Bankruptcy fraud is a Federal Crime in U.S. [18 USCA § 152]. It can be by doing any of several proscribed acts performed knowingly and fraudulently in a bankruptcy case, such as concealing assets or destroying, withholding, or falsifying documents in an effort to defeat bankruptcy-code provisions.
Bankruptcy fraud may occur in various ways but one of the most common methods of indulging in fraud is to make false statements with regards to one’s assets while filing a claim for bankruptcy protection. Concealment of assets from the court can be done by illegal transfer of money to family members or friends, shift the property or assets to offshore accounts and failing to report the various sources of income.
Another method is by multiple filing which consists of filing for bankruptcy in multiple states using either the same name and information or aliases and fake information, or some combination thereof. Multiple filings slow the court systems’ ability to process a bankruptcy filing and liquidate the assets.

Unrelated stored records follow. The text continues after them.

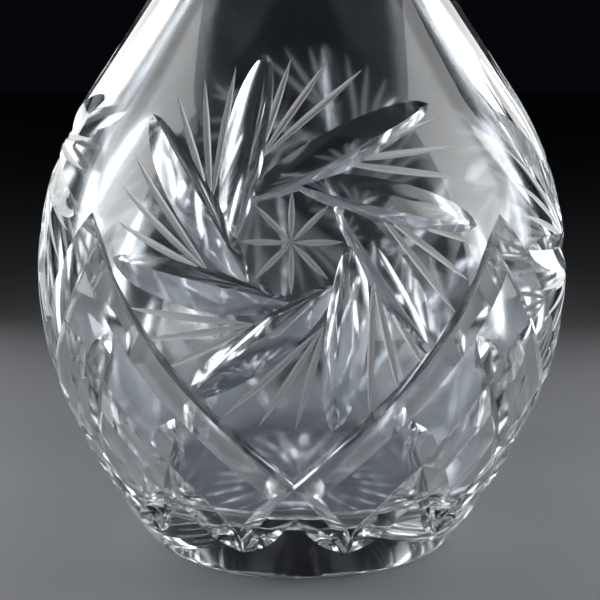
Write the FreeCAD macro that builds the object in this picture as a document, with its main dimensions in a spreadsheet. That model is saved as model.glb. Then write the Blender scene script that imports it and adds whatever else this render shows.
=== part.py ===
import FreeCAD, Part
import math
import os
import Sketcher
from FreeCAD import Placement, Rotation, Vector

# Cut-crystal wine decanter with a ground-in stopper.
# Lengths are in millimetres, +Z is up, and the origin is at the centre of the base.

doc = FreeCAD.newDocument("wine_decanter")

# ---------------------------------------------------------------- driving sizes
SIZES = {
    # body, outside
    "belly_radius": 60.0,
    "belly_height": 60.0,
    "belly_curve": 75.0,
    "flank_angle": 22.8,
    "flank_curve": 163.0,
    "shoulder_angle": 34.0,
    "heel_round": 1.5,
    # body, inside
    "wall": 7.0,
    "base_thickness": 15.0,
    "floor_round": 12.0,
    "recess_radius": 28.0,
    "recess_depth": 1.5,
    # neck and pouring lip
    "neck_radius": 16.5,
    "neck_curve": 40.0,
    "bore_radius": 10.5,
    "lip_top": 222.0,
    "lip_flare": 14.0,
    "lip_radius": 24.0,
    "lip_edge": 3.0,
    "lip_wall": 4.4,
    "lip_round": 1.2,
    # ground socket and plug
    "socket_top": 210.0,
    "socket_length": 26.0,
    "socket_taper": 0.05,
    "plug_gap": 0.05,
    "plug_short": 2.0,
    "plug_round": 1.0,
    # stopper above the plug
    "waist_radius": 8.5,
    "waist_length": 11.0,
    "knob_radius": 22.0,
    "facet_distance": 20.2,
    "facet_tilt": 43.0,
    "table_distance": 18.5,
    # wide mitre cuts of the lattice
    "mitre_width": 8.0,
    "mitre_angle": 120.0,
    "mitre_fade": 9.0,
    "peak_height": 74.4,
    "arch_height": 46.2,
    "cross_height": 24.0,
    "tip_height": 7.8,
    "tip_turn": 15.0,
    "branch_start_turn": 36.5,
    "branch_start_height": 57.6,
    "branch_cross_height": 44.7,
    "twig_start_turn": 23.5,
    "twig_start_height": 41.4,
    "twig_bend_turn": 28.5,
    "twig_bend_height": 31.2,
    # pinwheel on each panel
    "wheel_height": 77.4,
    "wheel_inner": 11.3,
    "wheel_outer": 38.4,
    "wheel_sweep": 82.0,
    "petal_lead_angle": 60.0,
    "petal_trail_angle": 46.5,
}
PANELS = 4
PETALS = 8
FACETS = 8
PROUD = 2.0  # how far a cutting tool stands out of the glass
STEP = 7.0  # length of one straight facet of a cut
LIFT = 0.2  # how far above the glass a cut starts and ends

sheet = doc.addObject("Spreadsheet::Sheet", "sizes")
for row, (alias, value) in enumerate(SIZES.items(), 1):
    sheet.set(f"A{row}", alias)
    sheet.set(f"B{row}", str(value))
    sheet.setAlias(f"B{row}", alias)
doc.recompute()


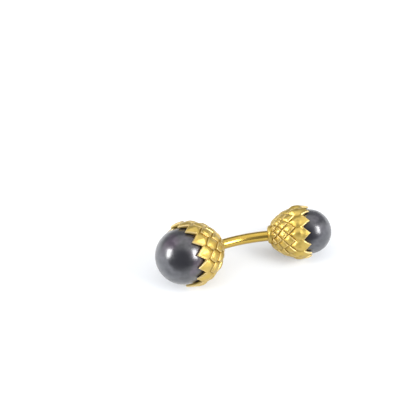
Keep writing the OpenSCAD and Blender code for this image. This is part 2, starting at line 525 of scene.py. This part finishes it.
def bar_skin():
    """The curved bar, a round rod along an arc between the two collars."""
    skin = Skin()
    head_turn = math.radians(HEAD_TURN)
    bend_r = BAR_CHORD / 2 / math.sin(head_turn)
    end = HEAD_TURN + BAR_RUN_ON
    along = np.radians(np.linspace(-end, end, BAR_STEPS + 1))[:, None]
    around = np.radians(np.linspace(0, 360, BAR_AROUND + 1))[None, :]
    bar_r = BAR_D / 2
    out = bend_r + bar_r * np.cos(around)
    middle_y = bend_r * math.cos(head_turn)
    height = bar_r * np.sin(around) - BAR_DROP
    points = grid_of(out * np.sin(along), out * np.cos(along) - middle_y, height)
    rings = skin.add(points)
    skin.sheet(rings)
    for ring, ring_points in ((rings[0], points[0]), (rings[-1], points[-1])):
        skin.fan(ring, ring_points.mean(axis=0))
    return skin


# The pearls


def pearl_skin(cup):
    """A pearl as a turned solid with its drilled hole, a little uneven as real ones are."""
    skin = Skin()
    hole_r = POST_D / 2 + PEARL_GAP
    hole_top = cup.pearl_r * POST_REACH + PEARL_GAP
    mouth = math.asin(hole_r / cup.pearl_r)
    mouth_z = -cup.pearl_r * math.cos(mouth)
    hole = [(hole_r, z) for z in np.linspace(hole_top, mouth_z, HOLE_STEPS + 1)[:-1]]
    ball = [
        (cup.pearl_r * math.sin(angle), cup.pearl_r * math.cos(angle))
        for angle in np.linspace(math.pi - mouth, 0, PEARL_STEPS + 1)
    ]
    lathed(skin, [(0, hole_top), *hole, *ball], PEARL_AROUND)
    points = np.vstack(skin.points)
    way = points / np.linalg.norm(points, axis=1)[:, None]
    waves = sum(strength * np.sin(way @ speed + start) for speed, start, strength in PEARL_WAVES)
    uneven = waves / sum(strength for speed, start, strength in PEARL_WAVES)
    skin.points = [points * (1 - PEARL_UNEVEN / 2 * (1 + uneven))[:, None]]
    return skin


# The parts of the materials


def set_values(node, values):
    """Sets sockets of a node to plain values, by their names."""
    for label, value in values.items():
        node.inputs[label].default_value = value


def feed(tree, socket, source):
    """Links a socket to another one, or sets it to a plain value."""
    if isinstance(source, bpy.types.NodeSocket):
        tree.links.new(source, socket)
    else:
        socket.default_value = source


def new_material(name):
    """A new material, its node tree and its shader."""
    material = bpy.data.materials.new(name)
    material.use_nodes = True
    tree = material.node_tree
    shader = next(node for node in tree.nodes if node.type == "BSDF_PRINCIPLED")
    return material, tree, shader


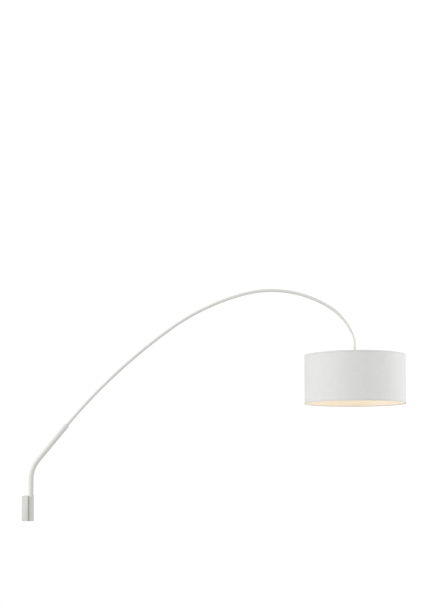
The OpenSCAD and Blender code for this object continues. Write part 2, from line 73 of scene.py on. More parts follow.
# ---------------------------------------------------------------- routes
class Route:
    """A line in the XZ plane made of straight and bent steps, read by its length."""

    def __init__(self, start, steps):
        self.poses, self.steps, self.ends = [start], steps, [0.0]
        for radius, amount in steps:
            length = amount if radius == 0 else radius * math.radians(amount)
            self.poses.append(self.along(self.poses[-1], radius, length))
            self.ends.append(self.ends[-1] + length)
        self.length = self.ends[-1]

    @staticmethod
    def along(pose, radius, length):
        x, z, heading = pose
        if radius == 0:
            return x + length * math.cos(heading), z + length * math.sin(heading), heading
        after = heading - length / radius
        return (x + radius * (math.sin(heading) - math.sin(after)),
                z - radius * (math.cos(heading) - math.cos(after)), after)

    def at(self, s):
        i = max(0, min(len(self.steps) - 1, int(np.searchsorted(self.ends, s, "right")) - 1))
        return self.along(self.poses[i], self.steps[i][0], s - self.ends[i])

    def stations(self, s0, s1, turn=1.5):
        """Lengths from s0 to s1, close enough together in the bends."""
        found = [s0]
        for i, (radius, _) in enumerate(self.steps):
            a, b = max(s0, self.ends[i]), min(s1, self.ends[i + 1])
            if b - a < 1e-6:
                continue
            n = 1 if radius == 0 else max(1, math.ceil((b - a) / radius / math.radians(turn)))
            found += [a + (b - a) * k / n for k in range(1, n + 1)]
        return found


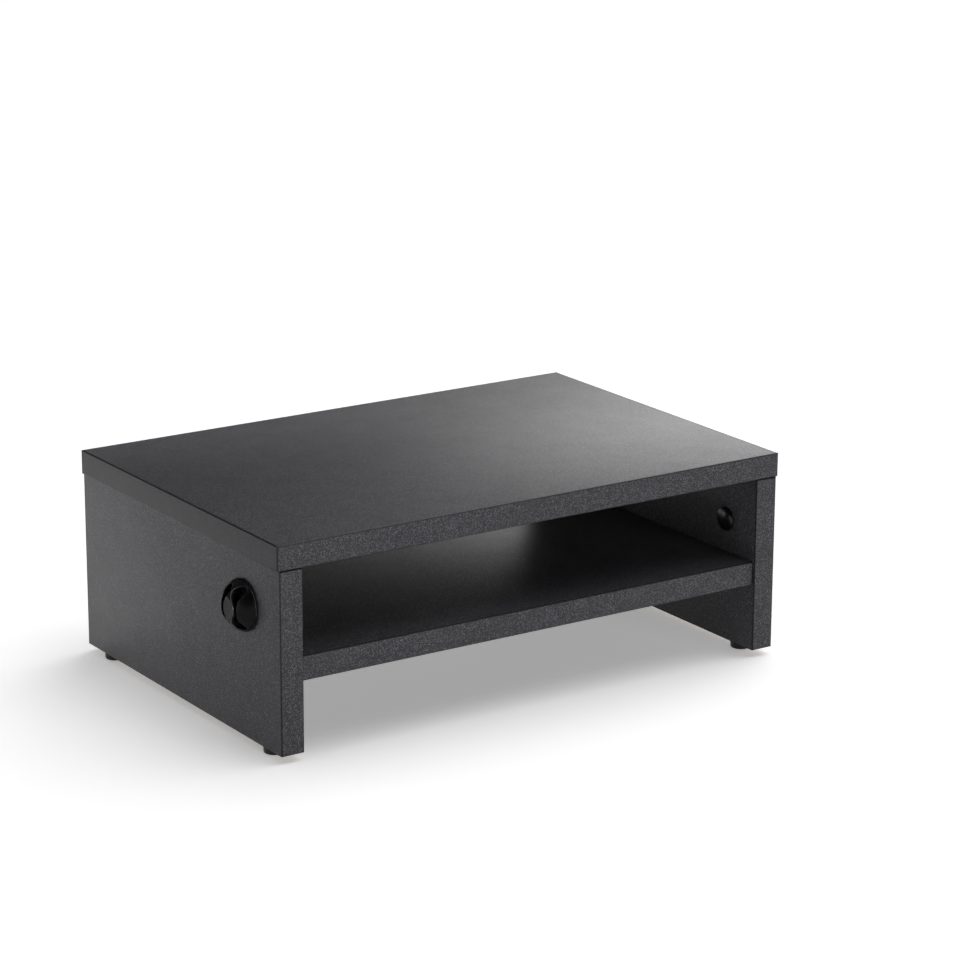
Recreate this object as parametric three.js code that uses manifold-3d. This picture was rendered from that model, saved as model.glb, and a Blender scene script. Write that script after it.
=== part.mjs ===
// A two-tier desk stand for a screen: two side panels carry a top board, with an open shelf between them.
// The boards are melamine-faced chipboard with glued edge bands, joined by cam locks and wooden dowels.
// Millimetres, +Z up, front towards -Y. The origin is under the middle of the whole stand, on the desk.
import * as THREE from 'three';
import { mergeVertices } from 'three/addons/utils/BufferGeometryUtils.js';
import Module from 'manifold-3d';

const wasm = await Module();
wasm.setup();

// Boards
const stand_width = 380;
const stand_depth = 254;
const board_thickness = 16;
const panel_height = 117.8;
const top_overhang = 1.3;
const upper_bay_height = 56.4;
const shelf_setback = 2;

// Edge bands
const band_thickness = 1;
const band_round = 0.4;
const glue_line = 0.1;

// Gaps: faces that rest on each other, and round pieces in their bores
const seat_gap = 0.1;
const fit_gap = 0.3;

// Cam lock
const cam_diameter = 14.4;
const cam_drop = 34;
const cam_inset = 32;
const cam_floor = 0.6;
const cam_lip_thin = 0.9;
const cam_lip_thick = 1.9;
const cam_chamfer = 0.5;
const cam_bay_start = THREE.MathUtils.degToRad(-150);
const recess_depth = 2.8;
const recess_span = 9;
const recess_slot = 1.6;
const arrow_length = 2.2;
const arrow_width = 2.4;
const arrow_depth = 0.5;

// Connecting bolt, with its head inside the cam lock
const bolt_head_diameter = 6.6;
const bolt_head_length = 4.4;
const bolt_neck_diameter = 4;
const bolt_neck_length = 6.5;
const bolt_sleeve_diameter = 6.4;
const bolt_collar_diameter = 7.4;
const bolt_collar_height = 1.4;
const bolt_thread_diameter = 6;
const bolt_thread_length = 11;
const bolt_tip_taper = 2;

// Domed cap over a cam lock
const cap_diameter = 16.4;
const cap_height = 3.4;
const cap_rim = 0.5;
const cap_stem_diameter = 3.6;

// Dowel
const dowel_diameter = 8;
const dowel_length = 29;
const dowel_in_face = 10;
const dowel_pitch = 32;
const dowel_chamfer = 1;
const dowel_flute_depth = 0.35;
const dowel_flutes = 8;

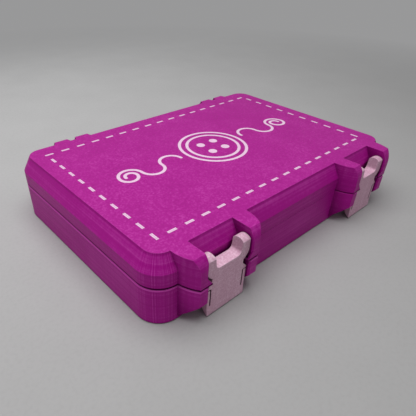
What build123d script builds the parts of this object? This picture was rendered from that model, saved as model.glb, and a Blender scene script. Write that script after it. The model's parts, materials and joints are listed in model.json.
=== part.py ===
from build123d import *

import os
from math import asin, atan2, cos, hypot, pi, radians, sin

# Bobbin storage case: a printed two-shell box with snap latches, rear pins and bobbin cradles.

# Body. X runs along the length, the latches face -Y and the hinge is at +Y.
body_length = 153.5
body_width = 103.0
body_height = 29.6
seam_height = 16.4
corner_radius = 9.8
wall = 3.0
floor_thickness = 2.0
lid_top = 2.4
chamfer_run = 3.5
chamfer_drop = 6.6
seam_gap = 0.3
front_seam_gap = 0.1
edge_break = 0.4

# Locating lip on the base's rim, and the rebate in the lid that goes over it.
lip_height = 1.6
lip_thickness = 1.2
lip_gap = 0.25

# Groups of ears: one pair in front and one behind, near each end.
group_end_inset = 28.15
ear_reach = 7.5
ear_side_gap = 0.3
ear_outer_front = 14.5
ear_outer_root = 18.4
ear_nose = 0.6
ear_top_setback = 2.5
ear_top_drop = 6.2
ear_foot_height = 9.0

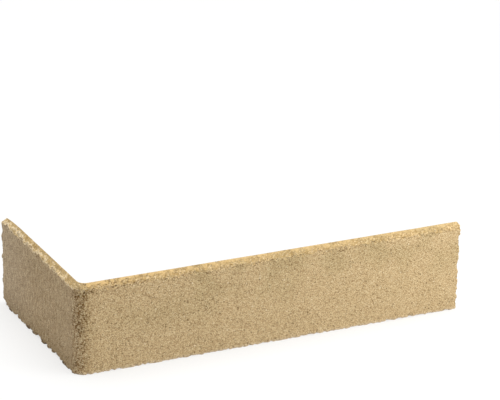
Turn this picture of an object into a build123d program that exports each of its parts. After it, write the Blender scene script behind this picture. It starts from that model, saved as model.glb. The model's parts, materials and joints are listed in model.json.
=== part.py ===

Yet another method of bankruptcy fraud is through petition mill. This type of fraud is perpetrated by a third party. The third party poses as a consulting firm which will avoid eviction from their rental accommodations. The firm takes all the debtor's information and charges exorbitant fees, claiming they are fighting the eviction. In reality, they have filed for bankruptcy, ruined the debtor's credit, and drained the cash resources.
Proof of fraud in bankruptcy cases requires showing that the defendant knowingly and fraudulently made a misrepresentation of material fact. Bankruptcy fraud carries a sentence of up to five years in prison, a fine of up to $250,000, or both.
Bankruptcy fraud is also termed as criminal bankruptcy or bankruptcy crime.